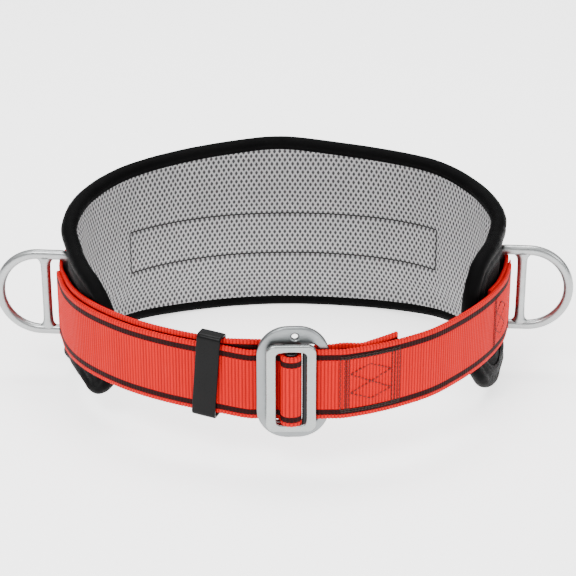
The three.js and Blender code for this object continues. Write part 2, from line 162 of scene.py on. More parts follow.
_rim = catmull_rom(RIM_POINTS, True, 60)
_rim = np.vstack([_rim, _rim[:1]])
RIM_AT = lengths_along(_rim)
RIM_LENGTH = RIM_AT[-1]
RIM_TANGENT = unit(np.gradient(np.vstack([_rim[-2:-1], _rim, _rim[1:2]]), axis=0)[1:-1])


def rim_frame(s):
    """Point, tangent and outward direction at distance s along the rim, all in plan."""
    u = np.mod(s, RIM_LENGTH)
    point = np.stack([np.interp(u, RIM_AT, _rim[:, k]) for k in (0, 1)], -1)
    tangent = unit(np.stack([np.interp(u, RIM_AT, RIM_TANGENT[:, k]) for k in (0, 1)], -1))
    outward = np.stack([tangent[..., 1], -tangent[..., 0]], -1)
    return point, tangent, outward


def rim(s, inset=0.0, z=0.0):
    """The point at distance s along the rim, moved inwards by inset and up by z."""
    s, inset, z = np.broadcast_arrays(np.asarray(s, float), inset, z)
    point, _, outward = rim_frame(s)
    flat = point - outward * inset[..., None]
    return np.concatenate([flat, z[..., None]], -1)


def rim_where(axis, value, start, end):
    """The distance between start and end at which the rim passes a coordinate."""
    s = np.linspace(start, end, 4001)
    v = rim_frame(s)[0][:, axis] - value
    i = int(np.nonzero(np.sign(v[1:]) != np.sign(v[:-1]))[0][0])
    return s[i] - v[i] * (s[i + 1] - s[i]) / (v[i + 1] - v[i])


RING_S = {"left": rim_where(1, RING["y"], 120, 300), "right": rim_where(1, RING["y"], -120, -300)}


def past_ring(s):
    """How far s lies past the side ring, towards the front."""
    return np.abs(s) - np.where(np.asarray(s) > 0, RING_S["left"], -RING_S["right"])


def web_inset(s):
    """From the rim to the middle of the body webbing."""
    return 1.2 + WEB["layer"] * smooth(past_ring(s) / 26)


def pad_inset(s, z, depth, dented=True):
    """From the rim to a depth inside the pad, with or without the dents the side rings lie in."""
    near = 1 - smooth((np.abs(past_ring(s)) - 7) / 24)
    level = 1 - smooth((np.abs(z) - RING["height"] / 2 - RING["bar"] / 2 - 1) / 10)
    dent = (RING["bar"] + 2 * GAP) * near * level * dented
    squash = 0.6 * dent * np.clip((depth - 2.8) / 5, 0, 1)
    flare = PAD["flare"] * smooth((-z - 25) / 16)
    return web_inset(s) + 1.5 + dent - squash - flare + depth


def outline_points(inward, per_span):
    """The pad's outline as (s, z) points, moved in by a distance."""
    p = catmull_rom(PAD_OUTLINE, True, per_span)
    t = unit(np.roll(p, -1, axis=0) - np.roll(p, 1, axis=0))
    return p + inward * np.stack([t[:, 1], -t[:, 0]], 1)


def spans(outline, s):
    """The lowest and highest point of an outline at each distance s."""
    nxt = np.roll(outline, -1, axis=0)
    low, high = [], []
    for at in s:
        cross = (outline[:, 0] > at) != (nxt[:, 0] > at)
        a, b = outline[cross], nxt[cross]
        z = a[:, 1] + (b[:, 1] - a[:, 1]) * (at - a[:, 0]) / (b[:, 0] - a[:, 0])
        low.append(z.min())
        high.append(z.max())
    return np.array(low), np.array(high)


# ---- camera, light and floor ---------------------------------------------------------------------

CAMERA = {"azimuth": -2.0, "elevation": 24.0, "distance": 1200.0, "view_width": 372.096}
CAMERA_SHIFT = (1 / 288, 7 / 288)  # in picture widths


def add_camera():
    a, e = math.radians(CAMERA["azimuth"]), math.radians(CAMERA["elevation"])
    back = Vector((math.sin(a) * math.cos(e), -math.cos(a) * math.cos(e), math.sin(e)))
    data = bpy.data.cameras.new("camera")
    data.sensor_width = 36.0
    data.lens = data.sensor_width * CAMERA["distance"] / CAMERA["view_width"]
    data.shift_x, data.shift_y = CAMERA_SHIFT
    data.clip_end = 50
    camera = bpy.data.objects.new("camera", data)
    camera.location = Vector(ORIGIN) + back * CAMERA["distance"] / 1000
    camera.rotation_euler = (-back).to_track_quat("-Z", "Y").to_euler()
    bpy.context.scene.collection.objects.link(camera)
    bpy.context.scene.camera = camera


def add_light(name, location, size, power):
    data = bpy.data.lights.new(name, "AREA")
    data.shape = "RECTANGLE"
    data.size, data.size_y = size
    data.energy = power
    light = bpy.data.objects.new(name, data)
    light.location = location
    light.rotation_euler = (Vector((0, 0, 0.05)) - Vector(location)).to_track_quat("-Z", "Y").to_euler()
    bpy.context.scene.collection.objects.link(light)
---
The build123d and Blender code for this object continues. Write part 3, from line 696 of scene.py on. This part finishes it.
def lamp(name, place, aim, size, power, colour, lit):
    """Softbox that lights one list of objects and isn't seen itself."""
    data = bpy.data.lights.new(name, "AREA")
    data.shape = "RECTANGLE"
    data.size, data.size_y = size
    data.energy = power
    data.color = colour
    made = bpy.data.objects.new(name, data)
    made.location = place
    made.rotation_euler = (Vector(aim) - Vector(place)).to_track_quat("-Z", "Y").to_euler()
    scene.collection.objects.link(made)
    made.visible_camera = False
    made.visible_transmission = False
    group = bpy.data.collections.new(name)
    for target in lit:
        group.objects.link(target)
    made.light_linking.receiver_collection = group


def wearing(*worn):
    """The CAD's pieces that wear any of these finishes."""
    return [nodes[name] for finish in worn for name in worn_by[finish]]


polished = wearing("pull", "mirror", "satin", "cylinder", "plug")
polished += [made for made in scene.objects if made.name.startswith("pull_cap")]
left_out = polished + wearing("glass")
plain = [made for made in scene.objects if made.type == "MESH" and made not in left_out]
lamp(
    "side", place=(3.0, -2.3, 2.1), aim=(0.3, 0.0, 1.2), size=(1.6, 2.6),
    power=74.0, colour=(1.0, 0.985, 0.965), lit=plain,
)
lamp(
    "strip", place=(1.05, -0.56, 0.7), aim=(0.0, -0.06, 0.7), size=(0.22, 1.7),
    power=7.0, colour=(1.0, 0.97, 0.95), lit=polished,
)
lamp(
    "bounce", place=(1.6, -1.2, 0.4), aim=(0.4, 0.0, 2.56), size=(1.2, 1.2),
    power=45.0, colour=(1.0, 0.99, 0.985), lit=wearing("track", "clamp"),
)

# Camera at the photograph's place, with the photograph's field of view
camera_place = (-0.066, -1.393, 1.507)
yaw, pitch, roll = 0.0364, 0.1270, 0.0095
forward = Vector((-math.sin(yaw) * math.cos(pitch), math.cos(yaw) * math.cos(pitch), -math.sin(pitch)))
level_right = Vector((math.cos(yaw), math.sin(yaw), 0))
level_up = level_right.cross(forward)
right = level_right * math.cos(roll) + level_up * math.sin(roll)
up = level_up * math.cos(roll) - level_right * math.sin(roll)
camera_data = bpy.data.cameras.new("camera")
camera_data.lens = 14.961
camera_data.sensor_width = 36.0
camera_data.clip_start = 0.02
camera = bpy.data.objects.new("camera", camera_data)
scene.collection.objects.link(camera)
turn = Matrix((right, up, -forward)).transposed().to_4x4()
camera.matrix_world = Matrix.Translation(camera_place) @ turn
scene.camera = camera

Problem description: Gather all lines where the word "finishes" appears.

Answer to the problem:
The build123d and Blender code for this object continues. Write part 3, from line 696 of scene.py on. This part finishes it.
    """The CAD's pieces that wear any of these finishes."""